Airport director Serirat Prasutanont said authorities were trying to negotiate with the protesters to allow stranded passengers to fly out.
"The incident has damaged Thailand's reputation and its economy beyond repair," he said.
The alliance said protesters would keep the airport closed until they get the resignation of Somchai, who was scheduled to return late Wednesday from an Asia-Pacific summit in Peru and was to land at a military airport.
The protesters appeared intent on forcing the military to intervene and bring down the elected regime. Army commander Gen. Anupong Paochinda has repeatedly ruled out a coup, though he has also said the army "will keep peace and order to protect the public and uphold important institutions like the monarchy."
The alliance has staged a number of dramatic actions in recent months. It took over the prime minister's office in late August and twice blockaded Parliament — one time setting off street battles with police that ended with two people dead and hundreds injured.
Support for the alliance has been waning in recent weeks, and the group appeared to be edging toward bigger confrontations — involving fewer though more aggressive followers — in hopes of creating chaos.
"Now, they are openly creating instability and provoking a military coup," said Thitinan Pongsidhirak, a political scientist at Bangkok's Chulalongkorn University.
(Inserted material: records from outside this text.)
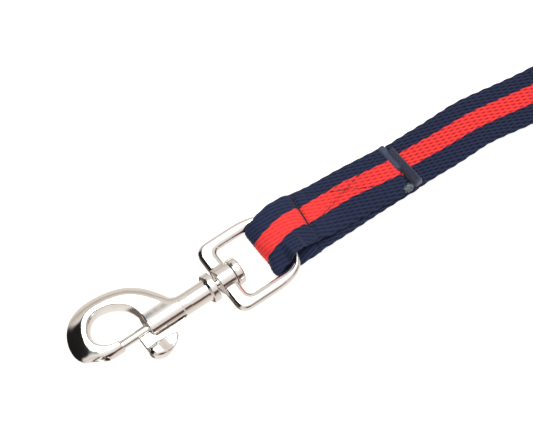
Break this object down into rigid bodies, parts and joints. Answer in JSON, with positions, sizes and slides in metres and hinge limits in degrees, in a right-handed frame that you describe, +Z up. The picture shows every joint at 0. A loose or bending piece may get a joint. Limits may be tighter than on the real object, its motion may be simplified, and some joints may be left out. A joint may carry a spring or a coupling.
{
  "type": "lead rope",
  "caption": "Flat two-colour cushion-webbing horse lead, folded and sewn round the swivel eye of a spring-gated bolt snap, its spare length wound in a round coil.",
  "frame": {"origin": "under the middle of the sewn end, on the surface that the lead lies on", "axes": "+X along the lead from the hook towards the webbing, +Z up from the surface"},
  "size_m": [0.4137, 0.212, 0.0252],
  "materials": {
    "nickel_plate": "bright nickel plate over a cast body",
    "spring_steel": "drawn spring wire",
    "webbing": "soft woven cushion webbing, navy with a red middle stripe",
    "thread": "dark sewing thread",
    "sealed_end": "melted webbing end"
  },
  "bodies": {
    "lead": {"webbing_loop": "webbing", "lap_upper": "webbing", "lap_lower": "webbing", "lead_run": "webbing", "lead_coil": "webbing", "hem_tail": "webbing", "loop_seam": "thread", "cross_seam": "thread", "end_bar_tack": "thread", "lap_end_seal": "sealed_end", "hem_seam": "thread"},
    "eye": {"swivel_eye": "nickel_plate"},
    "snap": {"snap_body": "nickel_plate", "swivel_rivet": "nickel_plate", "bolt_spring": "spring_steel"},
    "bolt": {"slide_bolt": "nickel_plate", "thumb_stud": "nickel_plate"}
  },
  "joints": [
    {"name": "eye_tilt", "type": "hinge", "parent": "lead", "child": "eye", "pos_m": [0.0195, -0.00335, 0.0067], "axis": [0, 1, 0], "range_deg": [-75, 75], "deforming": ["webbing_loop"]},
    {"name": "swivel", "type": "hinge", "parent": "eye", "child": "snap", "pos_m": [-0.0117, -0.00335, 0.0067], "axis": [1, 0, 0], "continuous": true},
    {"name": "bolt_slide", "type": "slide", "parent": "snap", "child": "bolt", "axis": [1, 0, 0], "range_m": [0, 0.0155], "stiffness_N_per_m": 500, "springref_m": -0.005, "deforming": ["bolt_spring"]}
  ]
}
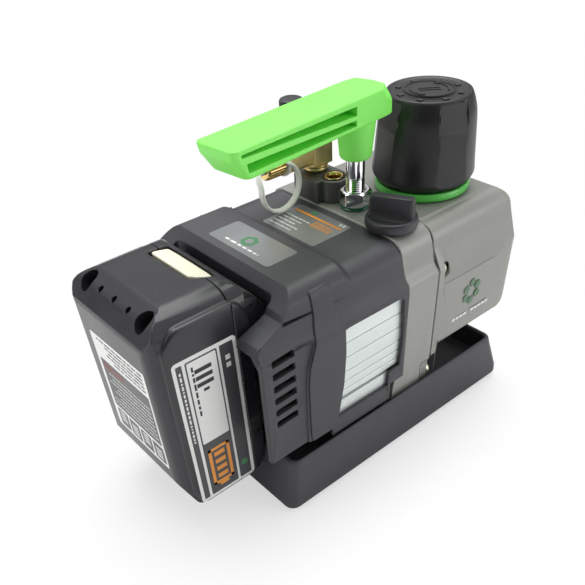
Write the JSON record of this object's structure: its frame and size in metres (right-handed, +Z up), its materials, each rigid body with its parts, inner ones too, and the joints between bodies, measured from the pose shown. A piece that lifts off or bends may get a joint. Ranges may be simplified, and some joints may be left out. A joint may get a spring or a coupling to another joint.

The airport blockade is a fresh blow to Thailand's $16 billion a year tourism industry, already suffering from months of political unrest and the global financial crisis. Suvarnabhumi is the world's 18th largest airport in passenger traffic, handling over 40 million passengers in 2007.
An Australian couple was stranded at the airport since late Tuesday following two weeks on a beach on the resort island of Phuket for their honeymoon.
"Our main concern is to get the first flight home and never come back," said newlywed Robert Grieve, 32, of Melbourne, drinking a can of Heineken as he leaned against a vacated Thai Airways check-in counter. "I haven't even seen any staff since last night."
The anti-government protesters are mostly better educated, more affluent, urban Thais demanding that the country move away from a Western-style electoral system, which they say Thaksin exploited to buy votes. They instead favor a system in which some representatives are chosen by certain professions and social groups.
They are vastly outnumbered by Thaksin's supporters in the rural majority, who delivered his party two resounding election victories. Their loyalty was sealed by generous social and economic welfare programs for previously neglected provincial areas.
The anti-government forces are well organized, and have the behind-the-scenes support of elements of the military and parties close the royal palace, the country's most influential institution.